Im zweiten und dritten Teil („Auf der Suche nach Identität“ / „Perspektiven, Alternativen und Initiativen“) zeichnet Neurohr dann Aspekte eines „anderen Europa“. Er skizziert die Entwicklung zur heutigen EU und macht deutlich, dass der heutigen Geistlosigkeit und dem Primat von Militär- und Wirtschaftsmacht durchaus Alternativen gegenüberstehen: Europa war einmal Vorkämpferin von Humanismus, Idealismus und individuel­len Menschenrechten... Diesen Teil des Buches hätte ich mir ausführlicher gewünscht. Angesichts der geradezu „schwarzen“ Realität wäre es wichtig, den Geist der Alternative, der eigentlichen Idee Europas so konkret und erlebnisgesättigt wie möglich zu fassen und zu schildern.

Worauf es ankommt, sagt Neurohr durchaus deutlich: „Aber solange Europa seine Werte von Freiheit, Gleichheit und Brüderlichkeit nicht konsequent zur Grundlage seiner eigenen sozialen Ordnung und seines Handelns in der Welt macht, verfehlt es seine eigene I­dentität (...) Europa hat keine „Mission“ außer der, den sozialen Raum zu schaffen, in dem jeder Einzelne seine Mission finden kann.“ „Die Welt erwartet von Europa vor allem kulturelle Erneuerungsimpulse – neben einer Politik, die Grenzen überwindet.“ – Doch nach den kritischen Schilderungen wirken diese Abschnitte im Buch oft wie fromme Hoffnungen – sie hätten ihre Kraft besser entfalten können, wenn Neurohr ausführlicher darauf eingegangen wäre, was für ein radikales geistiges und gesellschaftliches Umdenken dafür notwendig wäre: Beginnend bei einem wahrhaft spirituellen Menschen- und Weltbild bis zu den konkreten Folgen und Elementen einer völlig veränderten Gesellschaftsordnung.

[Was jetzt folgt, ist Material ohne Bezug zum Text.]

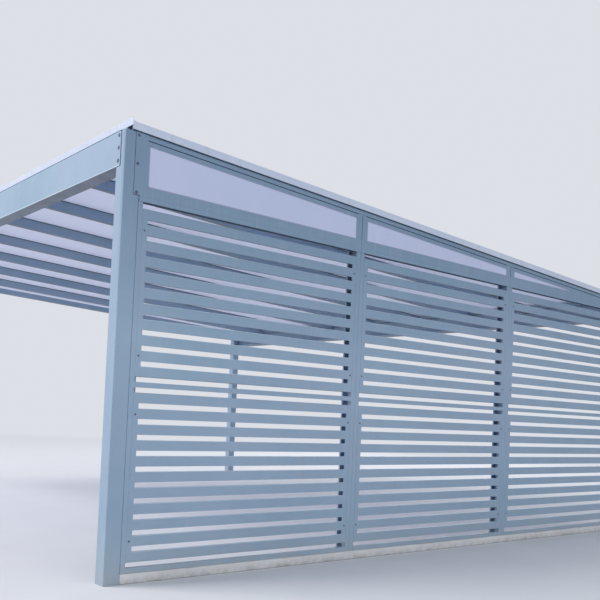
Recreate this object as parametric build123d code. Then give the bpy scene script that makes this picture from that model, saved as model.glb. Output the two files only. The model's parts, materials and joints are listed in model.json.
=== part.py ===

Mutmachend sind jedoch Neurohrs Hinweise auf Initiativen und Aktivitäten gegen das heutige und für ein anderes Europa. Er ruft die Menschen, aber auch die Kommunen auf, ihre wahren Interessen mutig zu vertreten: „Es kommt im Namen der Demokratie auf eine Machtprobe der vielen dezentralen Einheiten mit der allmächtigen Zentrale an, wie sie in der Geschichte ... schon öfter erfolgreich erprobt wurde.“ Und er nennt Beispiele und Akteure – etwa das Europäische Sozialforum, Attac, „Mehr Demokratie“, Initiativen für ein EU-Bürgerbegehren (hier wäre der Hinweis auf ELIANT wichtig gewesen), LobbyControl und andere. – Wichtig wäre hier gewesen, konkreter aufzuzeigen, welche Wirkungen diese Initiativen auf eine Veränderung der EU-Politik punktuell vielleicht schon hatten. Aber wahrscheinlich ist dies kaum fassbar. Die Wirkungen dürften erst noch kommen (wie jüngst die geplante bessere Erfassung der Lobbyisten und ihrer Aktivitäten) – und sie hängen natürlich vom Engagement von immer mehr Menschen ab, die die wahre „Idee Europas“ mitgestalten wollen. Dafür hat Wilhelm Neurohr das Buch geschrieben.